Hosanna-Tabor has maintained that because Perich was what is known as a “called” teacher, having met criteria of the church for a level of religious training and taught some religion classes, she was a ministerial employee and therefore exempt from federal laws such as the ADA.
But Perich’s attorney, former acting solicitor general of the United States Walter Dellinger, said her case is not like that of a church that removes a priest from duty, which would be protected under the ministerial exception. In Perich’s case, she was working at a school that was providing services available to the public, under the regulations of the state. “In that situation, it ought to be governed by the same rules,” Dellinger said.
“We know that under U.S. v. Lee, an Amish employer has to comply with the Social Security laws,” Dellinger said. But the way Hosanna-Tabor defended firing Perich relies on interpreting the ministerial exception to allow it to fire “without recourse any employee who called noncompliance to the attention of the (Equal Employment Opportunity Commission),” which oversees the ADA.
Congress has set up ministerial exceptions for the areas where a church’s internal systems should take precedence, but most courts have held that such exceptions do not apply to teachers, he said.
In a lively debate involving nearly every member of the court, the justices batted back and forth questions over how far protections for a church’s First Amendment rights may go and whether it is ever appropriate for the government to try to decide who is legitimately a minister.
“Different churches have different ideas about who’s a minister,” Chief Justice John Roberts said to Laycock. “There are some churches who think ‘all of our adherents are ministers of our faith.’ Now, does that mean that everybody who is a member of that church qualifies as a minister because that is part of the church’s belief?”
“I don’t think it means that,” Laycock said. “I think courts have some capacity to look at what this employee is actually doing, and if he is not performing any of the functions of a religious leader, if he is not teaching the faith, then … .”
But what if a church considers every member “a witness to our beliefs,” asked Roberts.
Laycock responded that “the fact that you’re expected to witness to the faith when the occasion arises doesn’t make you a minister.” But Perich clearly is considered a minister by the Evangelical Lutheran Church and therefore was subject to the church’s policies for not seeking outside intervention in the dispute over her job.
Arguing for the U.S. Solicitor General’s office, assistant solicitor Leondra Kruger told the justices that “the freedom of religious communities to come together to express and share religious belief is a fundamental constitutional right. But it’s a right that must also accommodate important governmental interests in securing the public welfare.” She said there was no infringement of Hosanna-Tabor Church’s freedom “by making it illegal for it to fire a fourth grade teacher in retaliation for asserting her statutory rights.”
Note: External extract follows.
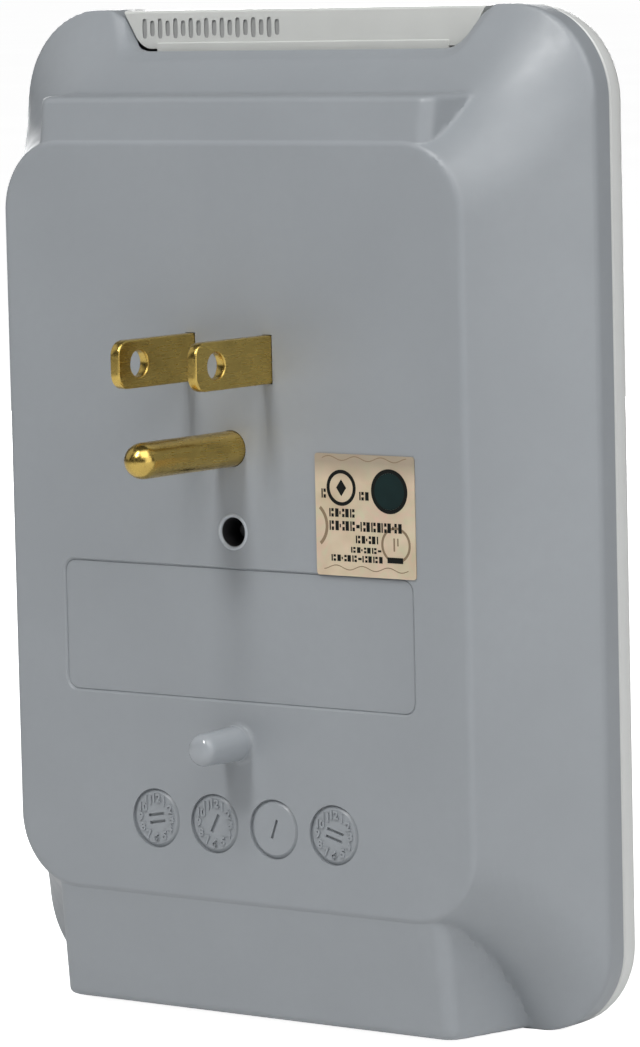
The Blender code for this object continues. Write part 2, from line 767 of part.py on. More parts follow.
def make_board(parent):
    outline = rounded_rectangle(31.5, -46.0, -10.5, 1.5, 2)
    board = add_piece("surge_board", plate(outline, BOARD), BOARD_GREEN, parent)
    holes = [boss(x, z, 1.5, BOARD[0] - 1.0, BOARD[1] + 1.0) for x, z in BOARD_SCREWS]
    cut(board, "holes", combine(holes))
    return board


def make_varistor(name, x, parent):
    z = -37.5
    profile = [(6.0, 3.4), (7.0, 4.2), (7.0, 6.6), (6.0, 7.4)]
    varistor = add_piece(name, turned(profile, (x, 0.0, z), segments=20), VARISTOR_BLUE, parent)
    legs = [block((x + a - 0.4, x + a + 0.4), (5.0, BOARD[0] - GAP), (z + 5.0, z + 8.4)) for a in (-2.5, 2.5)]
    join(varistor, "legs", combine(legs))
    return varistor


def make_axial(name, body_radius, body_length, lead_radius, place, finish, parent):
    """A component that lies along X with a lead at each end."""
    x, depth, z = place
    half = body_length / 2
    profile = [
        (lead_radius, x - half - 3.5),
        (lead_radius, x - half),
        (body_radius * 0.85, x - half),
        (body_radius, x - half + 0.6),
        (body_radius, x + half - 0.6),
        (body_radius * 0.85, x + half),
        (lead_radius, x + half),
        (lead_radius, x + half + 3.5),
    ]
    return add_piece(name, turned(profile, (x, depth, z), "X", 10), finish, parent)


def make_status_led(parent):
    dome = [(1.5 * math.cos(a), 59.4 + 1.5 * math.sin(a)) for a in (0.0, 0.6, 1.2)]
    profile = [(0.8, 55.8), (1.9, 55.8), (1.9, 56.8), (1.5, 56.8)] + dome
    return add_piece("status_led", turned(profile, (0.0, 22.3, 0.0), "Z", 12), LED_GREEN, parent)


def make_wires(parent):
    foot_x = FOOT_END - 1.8
    foot = FOOT_DEPTH + BLADE_THICKNESS + GAP
    board_back = BOARD[0] - GAP
    board_front = BOARD[1] + GAP
    line_x = COLUMN_X + BLADE_X
    line_in = [
        (foot_x, foot, BLADE_Z),
        (foot_x, foot + 2.0, BLADE_Z),
        (24.0, foot + 2.0, 14.0),
        (24.0, foot, -4.0),
        (20.0, 5.6, -15.0),
        (20.0, board_back, -15.0),
    ]
    add_bar("line_in_wire", line_in, 0.9, WIRE_BLACK, parent)
    neutral_in = [
        (-foot_x, foot, BLADE_Z),
        (-foot_x, foot + 2.4, BLADE_Z),
        (-26.0, 9.5, 24.0),
        (-line_x, 11.6, 21.0),
        (-line_x, 12.0, 16.4),
    ]
    add_bar("neutral_in_wire", neutral_in, 0.9, WIRE_WHITE, parent)
    line_out = [
        (26.0, board_front, -13.5),
        (26.0, board_front + 1.6, -13.5),
        (line_x, 12.0, -6.0),
        (line_x, 12.0, 1.6),
    ]
    add_bar("line_out_wire", line_out, 0.9, WIRE_BLACK, parent)
    neutral_tap = [
        (-26.0, board_front, -13.5),
        (-26.0, board_front + 1.6, -13.5),
        (-line_x, 12.0, -4.0),
        (-line_x, 12.0, 11.6),
    ]
    add_bar("neutral_tap_wire", neutral_tap, 0.9, WIRE_WHITE, parent)
    ground_tap = [
        (-13.0, board_front, -13.5),
        (-13.0, board_front + 1.2, -13.5),
        (-17.0, 11.4, -6.0),
        (-COLUMN_X, 11.3, -3.0),
        (-COLUMN_X, GROUND_STRIP[0] - GAP, -3.0),
    ]
    add_bar("ground_tap_wire", ground_tap, 0.7, WIRE_GREEN, parent)
    for name, side, finish in (("led_wire_red", 1, WIRE_RED), ("led_wire_black", -1, WIRE_BLACK)):
        led = [
            (side * 9.0, board_front, -13.0),
            (side * 9.0, 11.4, -13.0),
            (side * 9.0, 11.4, 30.0),
            (side * 4.0, 11.4, 50.0),
            (side * 1.2, 13.2, 55.4),
            (side * 1.2, 18.0, 55.6),
            (side * 1.2, 22.3, 53.0),
            (side * 1.2, 22.3, 55.4),
        ]
        add_bar(name, led, 0.45, finish, parent)


# Safety shutters.


def make_shutter(number, side, column, z, parent):
    """A plate that covers both slots at rest and opens them when it has slid outwards."""
    height = (z - SHUTTER_HALF_HEIGHT, z + SHUTTER_HALF_HEIGHT)
    solid = outward_block(column, side, (SHUTTER_INNER, SHUTTER_OUTER), SHUTTER_DEPTHS, height)
    name = "shutter_" + str(number)
    shutter = add_piece(name, solid, SHUTTER_GREY, parent, (column, SHUTTER_DEPTHS[0], z))
    tab = (TAB_DEPTH, SHUTTER_DEPTHS[1] - 0.1)
    tab_along = (SHUTTER_OUTER - 0.3, SPRING_START - GAP)
    join(shutter, "tab", outward_block(column, side, tab_along, tab, (z - 2.0, z + 2.0)))
    depth = (SHUTTER_DEPTHS[0] - 1.0, SHUTTER_DEPTHS[1] + 1.0)
    cut(shutter, "window", outward_block(column, side, WINDOW, depth, (z - 4.6, z + 4.6)))
    return shutter


def make_spring(number, side, column, z, parent):
    middle = (TAB_DEPTH + SHUTTER_DEPTHS[1]) / 2
    steps = int(SPRING_TURNS * 8)
    reach = SPRING_END - SPRING_START - 2 * SPRING_WIRE
    path = []
    for k in range(steps + 1):
        angle = math.tau * k / 8
        along = SPRING_START + SPRING_WIRE + reach * k / steps
        depth = middle + SPRING_RADIUS * math.cos(angle)
        path.append((column + side * along, depth, z + SPRING_RADIUS * math.sin(angle)))
    origin = (column + side * SPRING_END, middle, z)
    name = "shutter_spring_" + str(number)
    return add_bar(name, path, SPRING_WIRE, STEEL, parent, origin, bends=False)


def clear_scene():
    for obj in list(bpy.data.objects):
        bpy.data.objects.remove(obj)


def make_empty(name, point, parent=None):
    empty = place_object(name, None, Vector(point))
    empty.parent = parent
    bpy.context.view_layer.update()
    return empty


def main():
    clear_scene()
    tap = make_empty("surge_protector", FRAME_ORIGIN)
    make_rear_housing(tap)
    make_front_housing(tap)
    make_light_bar(tap)
    make_label(tap)
    make_blade("line_blade", 1, tap)
    make_blade("neutral_blade", -1, tap)
    make_ground_pin(tap)
    make_blade_holder(tap)
    make_strips(tap)
    make_carrier(tap)
    make_board(tap)
    for k, place in enumerate(HOLDER_SCREWS):
        make_tapping_screw("holder_screw_" + str(k + 1), place, HOLDER[1] + GAP, 1.7, tap)
    for k, place in enumerate(BOARD_SCREWS):
        make_tapping_screw("board_screw_" + str(k + 1), place, BOARD[1] + GAP, 3.0, tap)
    for k, place in enumerate(CARRIER_SCREWS):
        make_tapping_screw("carrier_screw_" + str(k + 1), place, CARRIER[0] - GAP, 21.5, tap)
    for k in range(3):
        make_varistor("varistor_" + str(k + 1), (k - 1) * 17.0, tap)
    make_axial("thermal_fuse", 1.9, 10.0, 0.5, (-12.0, 5.4, -22.0), FUSE_SILVER, tap)
    make_axial("led_resistor", 1.2, 6.0, 0.3, (9.0, 6.6, -16.0), RESISTOR_TAN, tap)
    make_axial("led_diode", 1.3, 5.0, 0.4, (9.0, 6.4, -22.5), BLACK_PLASTIC, tap)
    make_status_led(tap)
    make_wires(tap)
    screw_axis = make_empty("screw_axis", (0.0, -SCREW_HEAD_DEPTH, 0.0), tap)
    make_mounting_screw(screw_axis)
    washer_depth = (SCREW_HEAD_DEPTH - GAP - 0.8, SCREW_HEAD_DEPTH - GAP)
    make_ring("screw_washer", 2.0, 3.9, washer_depth, STEEL, screw_axis)
    ring_depth = (TUBE_FLOOR_DEPTH + GAP, TUBE_FLOOR_DEPTH + GAP + 0.8)
    make_ring("retaining_ring", 1.55, 4.2, ring_depth, NYLON, tap)
    for number, side, column, z in outlets():
        make_shutter(number, side, column, z, tap)
        make_spring(number, side, column, z, tap)


main()
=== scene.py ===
"""The looks of a six-outlet surge protector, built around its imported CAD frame.

Dimensions are millimetres. Heights run from the mounting screw's axis, and a depth runs from
the flat back towards the outlets, so y = -depth. A solid is a (points, faces) pair in these
units, and make_object scales it and moves it into the frame.
"""

import json
from collections import namedtuple
from math import atan2, copysign, cos, hypot, pi, radians, sin, sqrt, tau

import bmesh
import bpy
import numpy as np
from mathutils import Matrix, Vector


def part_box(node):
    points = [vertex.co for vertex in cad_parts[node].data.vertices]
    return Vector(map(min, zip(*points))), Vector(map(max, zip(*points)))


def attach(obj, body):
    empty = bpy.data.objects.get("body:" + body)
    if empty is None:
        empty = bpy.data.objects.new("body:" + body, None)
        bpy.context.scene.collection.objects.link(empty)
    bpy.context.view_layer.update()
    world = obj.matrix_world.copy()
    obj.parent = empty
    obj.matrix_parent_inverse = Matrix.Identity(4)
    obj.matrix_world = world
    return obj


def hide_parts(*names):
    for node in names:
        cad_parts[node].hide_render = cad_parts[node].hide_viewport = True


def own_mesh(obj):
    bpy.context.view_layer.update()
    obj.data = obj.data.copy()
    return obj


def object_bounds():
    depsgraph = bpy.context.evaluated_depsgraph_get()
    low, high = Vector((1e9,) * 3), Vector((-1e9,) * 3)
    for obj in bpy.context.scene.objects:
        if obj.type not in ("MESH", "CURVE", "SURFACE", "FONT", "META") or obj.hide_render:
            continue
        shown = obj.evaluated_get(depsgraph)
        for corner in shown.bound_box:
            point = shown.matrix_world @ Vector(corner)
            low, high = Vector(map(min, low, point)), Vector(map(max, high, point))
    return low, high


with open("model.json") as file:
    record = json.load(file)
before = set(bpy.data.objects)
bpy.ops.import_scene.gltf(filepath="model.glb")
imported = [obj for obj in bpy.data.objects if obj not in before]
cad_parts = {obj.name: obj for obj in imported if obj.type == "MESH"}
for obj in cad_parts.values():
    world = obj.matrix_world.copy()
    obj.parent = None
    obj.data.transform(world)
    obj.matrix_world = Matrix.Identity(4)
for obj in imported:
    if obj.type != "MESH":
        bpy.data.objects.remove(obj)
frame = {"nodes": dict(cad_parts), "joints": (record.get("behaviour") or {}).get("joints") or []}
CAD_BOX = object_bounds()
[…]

Kruger engaged in a lengthy exchange with Justices Antonin Scalia, Samuel Alito, Stephen Breyer and Elena Kagan over the point at which the government’s interests in making sure certain laws are followed takes precedence over how a church defines the ministerial role of its employees.
“I think that there is an important distinction to be made between the government’s general interest in eradicating discrimination from the workplace and the government’s interest in ensuring that individuals are not chilled from coming to civil authorities with reports about civil wrongs,” she said.
“The government’s interest in this case is not in dictating to the church-operated school who it may choose to teach religion classes and who it may not,” Kruger said in reply to questions from Scalia. “It is one thing and one thing only, which is to tell the school that it may not punish its employees for threatening to report civil wrongs to civil authorities.”
That interest overrides Hosanna-Tabor’s religious tenet that encourages seeking internal resolution of disputes rather than going to court, she said.
A ruling in the case is expected by the time the court’s term ends in June.
Meanwhile, the court declined to take another case over a religious organization’s employment practices, over World Vision’s firing of three employees who the organization concluded did not believe Jesus Christ was the son of God.
By declining the case, the court left standing a ruling by the 9th U.S. Circuit Court of Appeals that upheld the decision by World Vision to fire Silvia Spencer, Ted Youngberg and Vicki Hulse. The three employees had submitted required statements when hired “describing their ‘relationship with Jesus Christ,’“ noted the 9th Circuit ruling. “All acknowledged their ‘agreement and compliance with World Vision’s Statement of Faith, Core Values, and Mission Statement.’“
The three were fired in 2006 when World Vision, a Christian humanitarian organization, “discovered that the employees denied the deity of Jesus Christ and disavowed the doctrine of the Trinity,” which was incompatible with World Vision’s doctrinal beliefs.
In an August 2010 ruling, the court found that as a primarily religious organization World Vision qualifies for the ministerial exception to employment laws and may require its workers to hold religious beliefs that are compatible with its mission.